The Pew Research Center found that 62% of middle-class Americans reported they were being forced to reduce spending.

And 43% expect their children's standard of living will be better than their own, down from 51% in 2008.

Both US presidential candidates have offered competing plans for the economy to middle-class voters.

But among the self-described middle class, 52% of adults believe President Barack Obama's policies in a second term would help them, opposed to 42% who said electing Republican challenger Mitt Romney would do the same.

About half of US adults define themselves as middle class, roughly the same percentage defined by US Census data, with incomes ranging from about $39,000 to $118,000 (£24,000 to £74,000).

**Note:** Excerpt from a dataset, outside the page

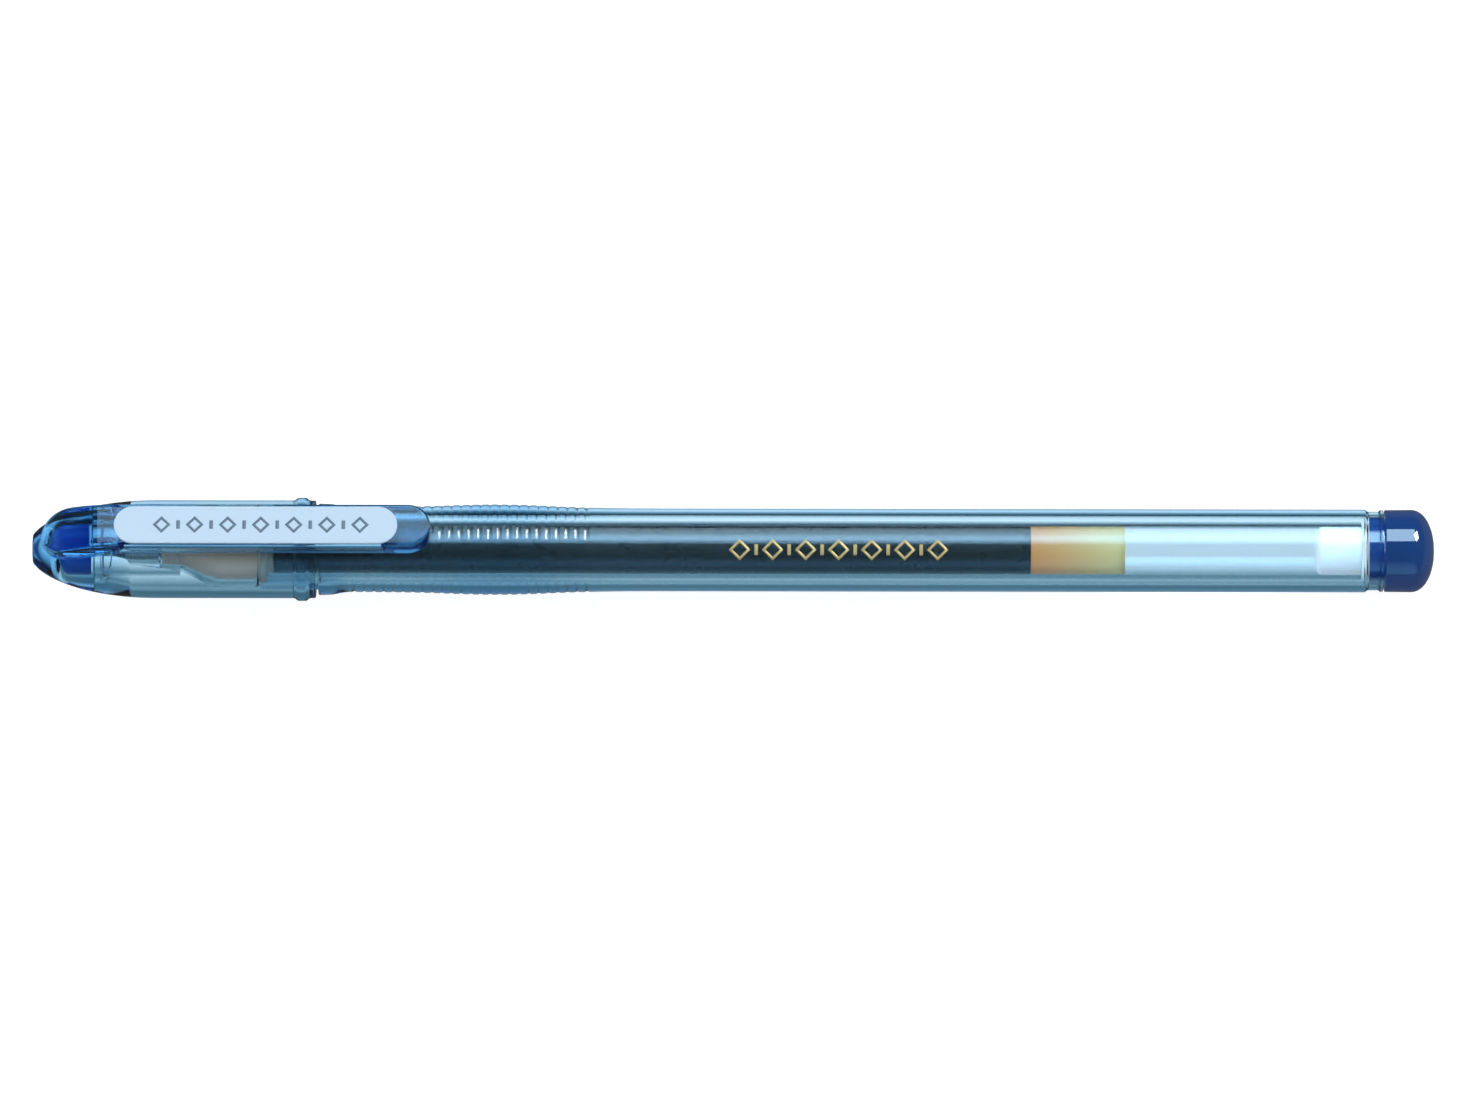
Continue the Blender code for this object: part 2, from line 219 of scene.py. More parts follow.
def mesh_object(name, points, faces, sharp_angle=40.0):
    """A closed, outward-facing mesh object from points in metres, its doubles merged."""
    mesh = bpy.data.meshes.new(name)
    mesh.from_pydata(points, [], faces)
    work = bmesh.new()
    work.from_mesh(mesh)
    bmesh.ops.remove_doubles(work, verts=work.verts, dist=MERGE_DISTANCE)
    bmesh.ops.dissolve_degenerate(work, edges=work.edges, dist=SHORTEST_EDGE)
    bmesh.ops.recalc_face_normals(work, faces=work.faces)
    work.to_mesh(mesh)
    work.free()
    mesh.shade_smooth()
    mesh.set_sharp_from_angle(angle=math.radians(sharp_angle))
    made = bpy.data.objects.new(name, mesh)
    bpy.context.scene.collection.objects.link(made)
    return made


def placed(stations, across, heights):
    """Points in metres from stations, distances across the pen and heights over its axis."""
    return np.stack(
        [NOSE_X + stations * MM, across * MM, AXIS_Z + heights * MM], axis=-1
    ).reshape(-1, 3)


def turned(name, outline, sides=160):
    """An outline of (station, radius) turned about the pen's axis.

    The point at angle a is radius sin a across and radius cos a up. An outline that starts
    off the axis is a ring, closed from its last point to its first."""
    outline = np.asarray(outline, float)
    angle = np.linspace(0, 2 * np.pi, sides, endpoint=False)
    station = np.repeat(outline[:, :1], sides, axis=1)
    across = outline[:, 1:] * np.sin(angle)
    height = outline[:, 1:] * np.cos(angle)
    faces = grid_faces(len(outline), sides, wrap_rows=bool(outline[0, 1] > 0))
    return mesh_object(name, placed(station, across, height), faces)


def ellipse_rise(station, foot, top, low, high):
    """Quarter ellipse that leaves low at the foot steeply and reaches high at the top."""
    share = np.clip((top - station) / (top - foot), 0, 1)
    return low + (high - low) * np.sqrt(1 - share**2)


def smooth_step(value, low, high):
    """A step from 0 at low to 1 at high, level at both: 3 share^2 - 2 share^3."""
    share = np.clip((value - low) / (high - low), 0, 1)
    return share * share * (3 - 2 * share)


# Cap

CROWN_CUT = 0.6  # length that the flat nose takes off the crown's ellipse
SEAT_WALL = 3.45  # radius of the hollow just behind the seal
SEAL_SHOULDER = 1.7  # length of the seal's rounded front
SEAL_FLAT = 1.0  # radius of the seal's flat front
SLEEVE_RADIUS = 2.9


def crown_radius(station):
    """Radius of the crown: part of an ellipse that meets the straight cap at its end."""
    crown = mm(sizes().crown_length)
    reach = np.clip((crown - station) / (crown + CROWN_CUT), 0, 1)
    return mm(sizes().cap_radius) * np.sqrt(1 - reach**2)


def cap_outline():
    """Closed outline of the cap: crown, bead and rim outside, then the hollow inside."""
    _, seal_rear, seal_radius = span("cap_seal")
    gap = 0.06
    radius, bore = mm(sizes().cap_radius), mm(sizes().cap_bore)
    bead = mm(sizes().bead_radius)
    crown = mm(sizes().crown_length)
    rear = span("cap_shell")[1]
    whole = crown + CROWN_CUT
    turn = np.linspace(math.acos(crown / whole), math.pi / 2, 60)
    round_front = np.stack([crown - whole * np.cos(turn), radius * np.sin(turn)], axis=1)
    nose_radius = float(round_front[0, 1])
    nose = eased([(0, 0), (0, nose_radius), tuple(round_front[4])], 0.25)[:-1]
    rim = eased(
        [
            (crown + 0.2, radius),
            (rear - 2.25, radius),
            (rear - 1.9, bead),
            (rear - 1.0, bead),
            (rear - 0.65, radius),
            (rear, radius - 0.02),
            (rear, bore + 0.1),
            (rear - 0.6, bore),
            (seal_rear + 4.0, bore - 0.1),
            (seal_rear + 1.25, SEAT_WALL),
            (seal_rear + 0.2, SEAT_WALL),
            (seal_rear + 0.2, seal_radius + gap),
        ],
        0.14,
    )
    seat = seal_outline(gap)[::-1]
    return np.vstack([nose, round_front[5:], rim, seat[1:]])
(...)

Timothy Smeeding, a University of Wisconsin-Madison economics professor, told the Associated Press that the middle class has been hurt by rises in healthcare costs and college tuition, as well as disappearing mid-wage jobs.

"No matter who is president, the climb back up for the middle class and the recovery will be slow and often painful," Mr Smeeding said.

Congress, banks to blame

Congress was the most likely to be blamed for middle-class economic woes, with 62% of respondents saying "a lot" of the blame lies with the legislative body.

Banks and financial institutions were the second most likely to be blamed.

The study also found that most of middle-class Americans - 85% - feel it is now more difficult than a decade ago to maintain their standard of living.

Data from the US Census and the Federal Reserve showed that both median household income and net worth for the middle class were down from 2000, with earnings for a family of three falling from $72,956 to $69,487.

Pew's analysis also found that upper-tier incomes accounted for 46% of US aggregate household income in 2010, surpassing middle-tier incomes (45% for the first time since 1970). In 1970, those percentages were 29% for upper-tier incomes and 62% for middle-tier incomes.

The percentage for lowest tier incomes have remained largely unchanged.

Overall, the percentage of Americans in the middle class declined, from 54% in 2001 to 51% in 2011, while both the percentages of people in the upper and lower class grew.